** START OF EXTRACTED RECORDS **

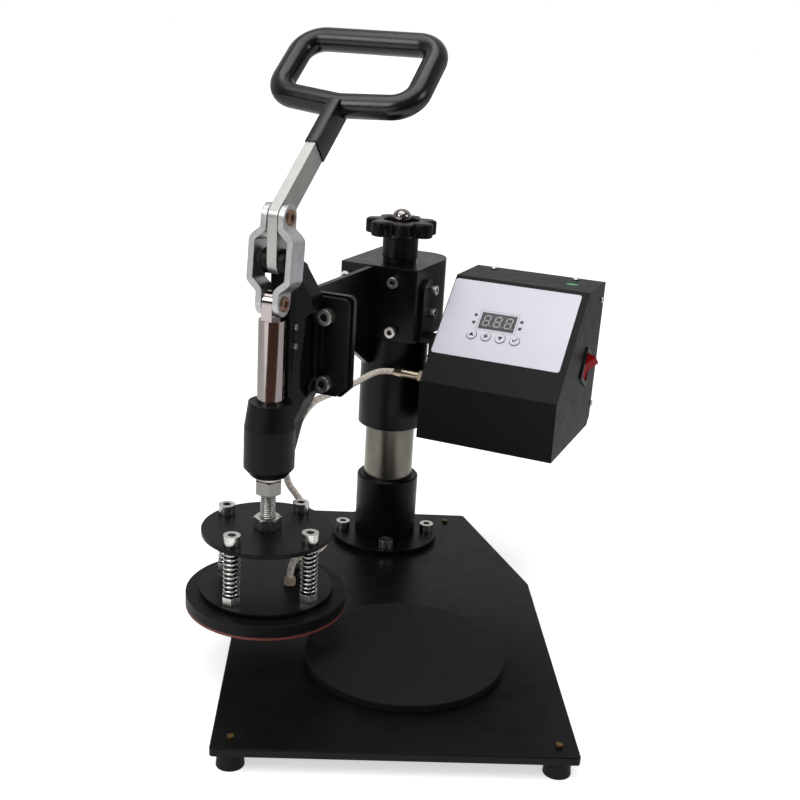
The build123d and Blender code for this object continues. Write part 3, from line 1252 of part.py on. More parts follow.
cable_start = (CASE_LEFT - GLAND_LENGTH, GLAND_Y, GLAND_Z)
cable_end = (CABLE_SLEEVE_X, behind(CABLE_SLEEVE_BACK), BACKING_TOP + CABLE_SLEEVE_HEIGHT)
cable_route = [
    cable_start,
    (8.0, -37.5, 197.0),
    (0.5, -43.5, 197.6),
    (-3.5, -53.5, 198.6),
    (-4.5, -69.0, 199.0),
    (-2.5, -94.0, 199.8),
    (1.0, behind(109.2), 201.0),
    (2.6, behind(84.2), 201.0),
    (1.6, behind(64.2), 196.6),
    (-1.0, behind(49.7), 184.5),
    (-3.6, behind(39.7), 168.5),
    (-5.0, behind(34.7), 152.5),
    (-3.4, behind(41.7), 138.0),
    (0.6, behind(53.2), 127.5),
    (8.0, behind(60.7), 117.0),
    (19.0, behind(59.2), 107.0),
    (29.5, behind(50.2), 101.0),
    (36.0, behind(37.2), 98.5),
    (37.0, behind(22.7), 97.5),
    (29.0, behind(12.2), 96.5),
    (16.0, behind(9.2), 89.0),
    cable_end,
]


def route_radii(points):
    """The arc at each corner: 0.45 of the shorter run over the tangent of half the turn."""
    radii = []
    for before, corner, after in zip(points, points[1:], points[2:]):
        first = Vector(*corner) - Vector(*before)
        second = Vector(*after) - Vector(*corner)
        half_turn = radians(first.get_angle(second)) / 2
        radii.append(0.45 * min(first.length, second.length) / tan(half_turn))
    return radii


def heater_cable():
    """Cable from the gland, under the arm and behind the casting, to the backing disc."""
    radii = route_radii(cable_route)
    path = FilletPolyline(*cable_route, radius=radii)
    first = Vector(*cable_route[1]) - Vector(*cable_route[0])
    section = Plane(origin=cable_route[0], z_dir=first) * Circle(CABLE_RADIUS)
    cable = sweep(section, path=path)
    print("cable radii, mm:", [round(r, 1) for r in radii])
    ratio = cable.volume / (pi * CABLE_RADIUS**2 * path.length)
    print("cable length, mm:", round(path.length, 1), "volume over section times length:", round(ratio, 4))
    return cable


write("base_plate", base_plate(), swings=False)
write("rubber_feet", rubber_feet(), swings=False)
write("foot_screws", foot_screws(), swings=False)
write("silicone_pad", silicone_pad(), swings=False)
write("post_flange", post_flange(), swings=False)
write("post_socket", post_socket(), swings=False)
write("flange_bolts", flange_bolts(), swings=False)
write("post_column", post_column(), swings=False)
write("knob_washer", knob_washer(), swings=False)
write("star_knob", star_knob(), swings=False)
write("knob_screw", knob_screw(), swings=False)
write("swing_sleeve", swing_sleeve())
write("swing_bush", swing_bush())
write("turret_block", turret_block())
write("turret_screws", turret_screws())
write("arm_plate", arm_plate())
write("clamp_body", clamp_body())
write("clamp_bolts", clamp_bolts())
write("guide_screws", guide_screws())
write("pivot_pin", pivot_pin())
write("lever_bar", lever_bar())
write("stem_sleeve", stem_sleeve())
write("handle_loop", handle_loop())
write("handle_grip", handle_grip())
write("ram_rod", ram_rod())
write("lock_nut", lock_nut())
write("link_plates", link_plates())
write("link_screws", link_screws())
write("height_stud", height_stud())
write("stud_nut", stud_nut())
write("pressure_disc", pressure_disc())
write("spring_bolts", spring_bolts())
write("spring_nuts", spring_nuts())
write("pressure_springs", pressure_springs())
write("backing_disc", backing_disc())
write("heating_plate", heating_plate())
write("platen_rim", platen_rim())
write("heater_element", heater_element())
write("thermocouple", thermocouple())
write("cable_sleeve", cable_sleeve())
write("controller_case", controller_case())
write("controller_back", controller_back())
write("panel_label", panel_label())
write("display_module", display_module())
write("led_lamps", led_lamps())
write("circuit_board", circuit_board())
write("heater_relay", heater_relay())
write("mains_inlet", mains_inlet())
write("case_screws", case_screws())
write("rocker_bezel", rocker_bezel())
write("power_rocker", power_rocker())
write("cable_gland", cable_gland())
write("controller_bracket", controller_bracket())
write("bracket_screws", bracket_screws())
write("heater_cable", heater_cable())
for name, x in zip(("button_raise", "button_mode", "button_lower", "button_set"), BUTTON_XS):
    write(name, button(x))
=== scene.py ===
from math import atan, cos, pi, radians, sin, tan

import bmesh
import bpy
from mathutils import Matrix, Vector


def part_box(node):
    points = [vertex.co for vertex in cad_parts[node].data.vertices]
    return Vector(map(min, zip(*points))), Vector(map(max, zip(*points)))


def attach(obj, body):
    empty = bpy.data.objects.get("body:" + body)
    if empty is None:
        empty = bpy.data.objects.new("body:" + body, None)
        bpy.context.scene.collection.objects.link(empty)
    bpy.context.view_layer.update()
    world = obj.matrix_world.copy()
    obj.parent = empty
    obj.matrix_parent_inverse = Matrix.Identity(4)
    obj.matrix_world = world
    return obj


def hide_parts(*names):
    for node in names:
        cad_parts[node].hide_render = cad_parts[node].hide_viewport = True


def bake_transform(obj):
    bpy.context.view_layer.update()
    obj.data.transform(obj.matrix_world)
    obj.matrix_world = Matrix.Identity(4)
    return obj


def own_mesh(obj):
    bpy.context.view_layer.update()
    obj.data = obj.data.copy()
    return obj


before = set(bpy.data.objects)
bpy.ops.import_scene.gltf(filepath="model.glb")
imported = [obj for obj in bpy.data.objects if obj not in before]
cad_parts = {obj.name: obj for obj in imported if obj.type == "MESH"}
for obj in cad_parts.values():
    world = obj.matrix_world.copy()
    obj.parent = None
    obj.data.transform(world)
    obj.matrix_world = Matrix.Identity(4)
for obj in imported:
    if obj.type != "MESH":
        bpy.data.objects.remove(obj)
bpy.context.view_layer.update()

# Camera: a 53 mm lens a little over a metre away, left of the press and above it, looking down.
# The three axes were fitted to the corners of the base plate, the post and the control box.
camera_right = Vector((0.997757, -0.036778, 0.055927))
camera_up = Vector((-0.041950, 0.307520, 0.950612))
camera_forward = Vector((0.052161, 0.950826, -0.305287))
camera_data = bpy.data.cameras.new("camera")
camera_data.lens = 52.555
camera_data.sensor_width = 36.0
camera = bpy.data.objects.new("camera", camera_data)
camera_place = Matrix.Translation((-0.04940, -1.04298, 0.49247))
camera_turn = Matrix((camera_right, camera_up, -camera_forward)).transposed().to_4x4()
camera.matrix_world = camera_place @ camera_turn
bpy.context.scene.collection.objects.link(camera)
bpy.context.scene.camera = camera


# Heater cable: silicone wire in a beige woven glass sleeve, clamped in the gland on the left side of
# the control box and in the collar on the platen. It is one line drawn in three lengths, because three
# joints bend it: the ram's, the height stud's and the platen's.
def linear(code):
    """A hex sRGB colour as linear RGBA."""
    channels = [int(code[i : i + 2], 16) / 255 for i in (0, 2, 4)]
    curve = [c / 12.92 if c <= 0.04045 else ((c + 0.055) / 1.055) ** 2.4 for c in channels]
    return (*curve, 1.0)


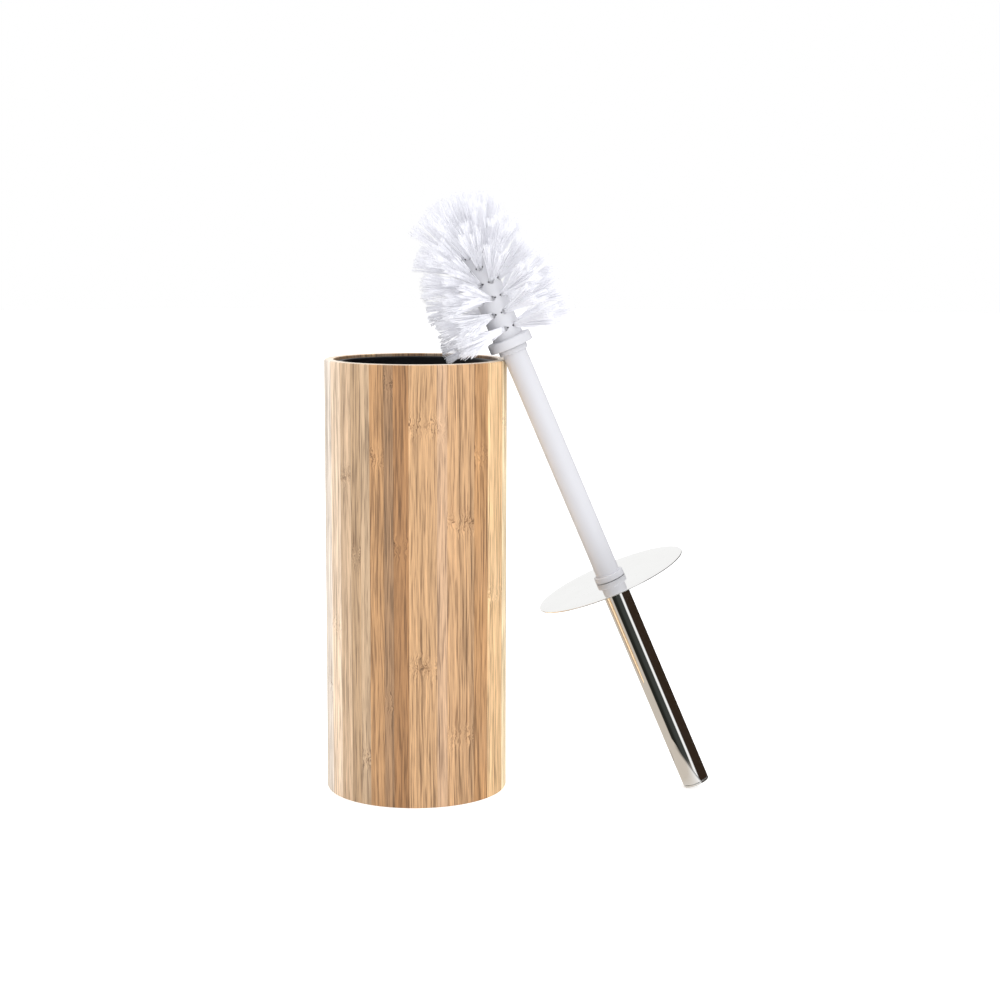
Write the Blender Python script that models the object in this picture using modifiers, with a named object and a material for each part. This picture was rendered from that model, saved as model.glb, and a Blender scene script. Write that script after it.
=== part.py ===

** END OF EXTRACTED RECORDS **

TASK DESCRIPTION — Exact copies of all the records are required.

THE RESPONSE —
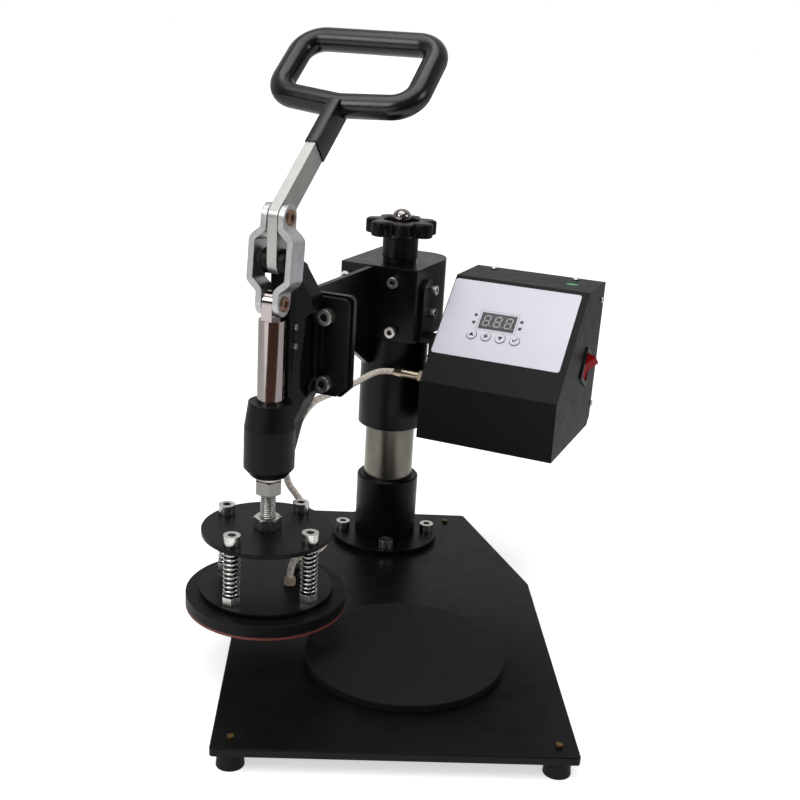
The build123d and Blender code for this object continues. Write part 3, from line 1252 of part.py on. More parts follow.
cable_start = (CASE_LEFT - GLAND_LENGTH, GLAND_Y, GLAND_Z)
cable_end = (CABLE_SLEEVE_X, behind(CABLE_SLEEVE_BACK), BACKING_TOP + CABLE_SLEEVE_HEIGHT)
cable_route = [
    cable_start,
    (8.0, -37.5, 197.0),
    (0.5, -43.5, 197.6),
    (-3.5, -53.5, 198.6),
    (-4.5, -69.0, 199.0),
    (-2.5, -94.0, 199.8),
    (1.0, behind(109.2), 201.0),
    (2.6, behind(84.2), 201.0),
    (1.6, behind(64.2), 196.6),
    (-1.0, behind(49.7), 184.5),
    (-3.6, behind(39.7), 168.5),
    (-5.0, behind(34.7), 152.5),
    (-3.4, behind(41.7), 138.0),
    (0.6, behind(53.2), 127.5),
    (8.0, behind(60.7), 117.0),
    (19.0, behind(59.2), 107.0),
    (29.5, behind(50.2), 101.0),
    (36.0, behind(37.2), 98.5),
    (37.0, behind(22.7), 97.5),
    (29.0, behind(12.2), 96.5),
    (16.0, behind(9.2), 89.0),
    cable_end,
]


def route_radii(points):
    """The arc at each corner: 0.45 of the shorter run over the tangent of half the turn."""
    radii = []
    for before, corner, after in zip(points, points[1:], points[2:]):
        first = Vector(*corner) - Vector(*before)
        second = Vector(*after) - Vector(*corner)
        half_turn = radians(first.get_angle(second)) / 2
        radii.append(0.45 * min(first.length, second.length) / tan(half_turn))
    return radii


def heater_cable():
    """Cable from the gland, under the arm and behind the casting, to the backing disc."""
    radii = route_radii(cable_route)
    path = FilletPolyline(*cable_route, radius=radii)
    first = Vector(*cable_route[1]) - Vector(*cable_route[0])
    section = Plane(origin=cable_route[0], z_dir=first) * Circle(CABLE_RADIUS)
    cable = sweep(section, path=path)
    print("cable radii, mm:", [round(r, 1) for r in radii])
    ratio = cable.volume / (pi * CABLE_RADIUS**2 * path.length)
    print("cable length, mm:", round(path.length, 1), "volume over section times length:", round(ratio, 4))
    return cable


write("base_plate", base_plate(), swings=False)
write("rubber_feet", rubber_feet(), swings=False)
write("foot_screws", foot_screws(), swings=False)
write("silicone_pad", silicone_pad(), swings=False)
write("post_flange", post_flange(), swings=False)
write("post_socket", post_socket(), swings=False)
write("flange_bolts", flange_bolts(), swings=False)
write("post_column", post_column(), swings=False)
write("knob_washer", knob_washer(), swings=False)
write("star_knob", star_knob(), swings=False)
write("knob_screw", knob_screw(), swings=False)
write("swing_sleeve", swing_sleeve())
write("swing_bush", swing_bush())
write("turret_block", turret_block())
write("turret_screws", turret_screws())
write("arm_plate", arm_plate())
write("clamp_body", clamp_body())
write("clamp_bolts", clamp_bolts())
write("guide_screws", guide_screws())
write("pivot_pin", pivot_pin())
write("lever_bar", lever_bar())
write("stem_sleeve", stem_sleeve())
write("handle_loop", handle_loop())
write("handle_grip", handle_grip())
write("ram_rod", ram_rod())
write("lock_nut", lock_nut())
write("link_plates", link_plates())
write("link_screws", link_screws())
write("height_stud", height_stud())
write("stud_nut", stud_nut())
write("pressure_disc", pressure_disc())
write("spring_bolts", spring_bolts())
write("spring_nuts", spring_nuts())
write("pressure_springs", pressure_springs())
write("backing_disc", backing_disc())
write("heating_plate", heating_plate())
write("platen_rim", platen_rim())
write("heater_element", heater_element())
write("thermocouple", thermocouple())
write("cable_sleeve", cable_sleeve())
write("controller_case", controller_case())
write("controller_back", controller_back())
write("panel_label", panel_label())
write("display_module", display_module())
write("led_lamps", led_lamps())
write("circuit_board", circuit_board())
write("heater_relay", heater_relay())
write("mains_inlet", mains_inlet())
write("case_screws", case_screws())
write("rocker_bezel", rocker_bezel())
write("power_rocker", power_rocker())
write("cable_gland", cable_gland())
write("controller_bracket", controller_bracket())
write("bracket_screws", bracket_screws())
write("heater_cable", heater_cable())
for name, x in zip(("button_raise", "button_mode", "button_lower", "button_set"), BUTTON_XS):
    write(name, button(x))
=== scene.py ===
from math import atan, cos, pi, radians, sin, tan

import bmesh
import bpy
from mathutils import Matrix, Vector


def part_box(node):
    points = [vertex.co for vertex in cad_parts[node].data.vertices]
    return Vector(map(min, zip(*points))), Vector(map(max, zip(*points)))


def attach(obj, body):
    empty = bpy.data.objects.get("body:" + body)
    if empty is None:
        empty = bpy.data.objects.new("body:" + body, None)
        bpy.context.scene.collection.objects.link(empty)
    bpy.context.view_layer.update()
    world = obj.matrix_world.copy()
    obj.parent = empty
    obj.matrix_parent_inverse = Matrix.Identity(4)
    obj.matrix_world = world
    return obj


def hide_parts(*names):
    for node in names:
        cad_parts[node].hide_render = cad_parts[node].hide_viewport = True


def bake_transform(obj):
    bpy.context.view_layer.update()
    obj.data.transform(obj.matrix_world)
    obj.matrix_world = Matrix.Identity(4)
    return obj


def own_mesh(obj):
    bpy.context.view_layer.update()
    obj.data = obj.data.copy()
    return obj


before = set(bpy.data.objects)
bpy.ops.import_scene.gltf(filepath="model.glb")
imported = [obj for obj in bpy.data.objects if obj not in before]
cad_parts = {obj.name: obj for obj in imported if obj.type == "MESH"}
for obj in cad_parts.values():
    world = obj.matrix_world.copy()
    obj.parent = None
    obj.data.transform(world)
    obj.matrix_world = Matrix.Identity(4)
for obj in imported:
    if obj.type != "MESH":
        bpy.data.objects.remove(obj)
bpy.context.view_layer.update()

# Camera: a 53 mm lens a little over a metre away, left of the press and above it, looking down.
# The three axes were fitted to the corners of the base plate, the post and the control box.
camera_right = Vector((0.997757, -0.036778, 0.055927))
camera_up = Vector((-0.041950, 0.307520, 0.950612))
camera_forward = Vector((0.052161, 0.950826, -0.305287))
camera_data = bpy.data.cameras.new("camera")
camera_data.lens = 52.555
camera_data.sensor_width = 36.0
camera = bpy.data.objects.new("camera", camera_data)
camera_place = Matrix.Translation((-0.04940, -1.04298, 0.49247))
camera_turn = Matrix((camera_right, camera_up, -camera_forward)).transposed().to_4x4()
camera.matrix_world = camera_place @ camera_turn
bpy.context.scene.collection.objects.link(camera)
bpy.context.scene.camera = camera


# Heater cable: silicone wire in a beige woven glass sleeve, clamped in the gland on the left side of
# the control box and in the collar on the platen. It is one line drawn in three lengths, because three
# joints bend it: the ram's, the height stud's and the platen's.
def linear(code):
    """A hex sRGB colour as linear RGBA."""
    channels = [int(code[i : i + 2], 16) / 255 for i in (0, 2, 4)]
    curve = [c / 12.92 if c <= 0.04045 else ((c + 0.055) / 1.055) ** 2.4 for c in channels]
    return (*curve, 1.0)


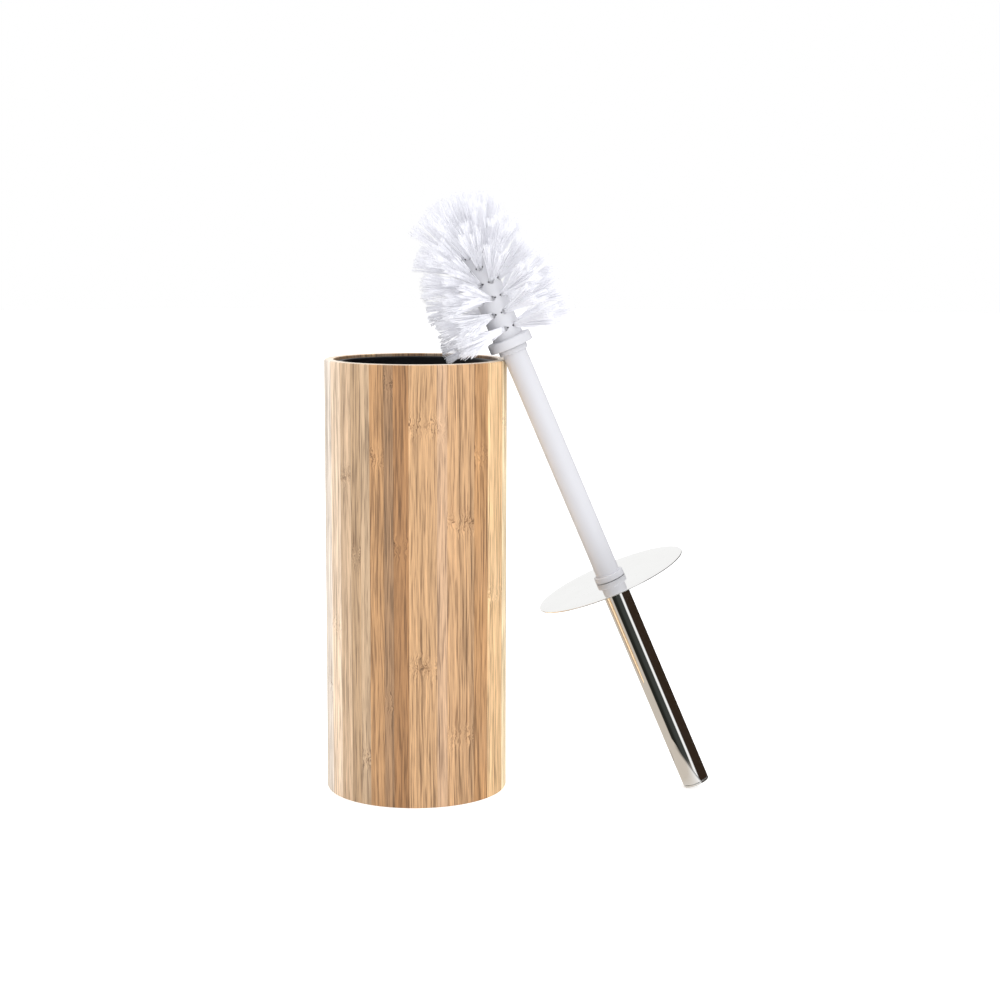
Write the Blender Python script that models the object in this picture using modifiers, with a named object and a material for each part. This picture was rendered from that model, saved as model.glb, and a Blender scene script. Write that script after it.
=== part.py ===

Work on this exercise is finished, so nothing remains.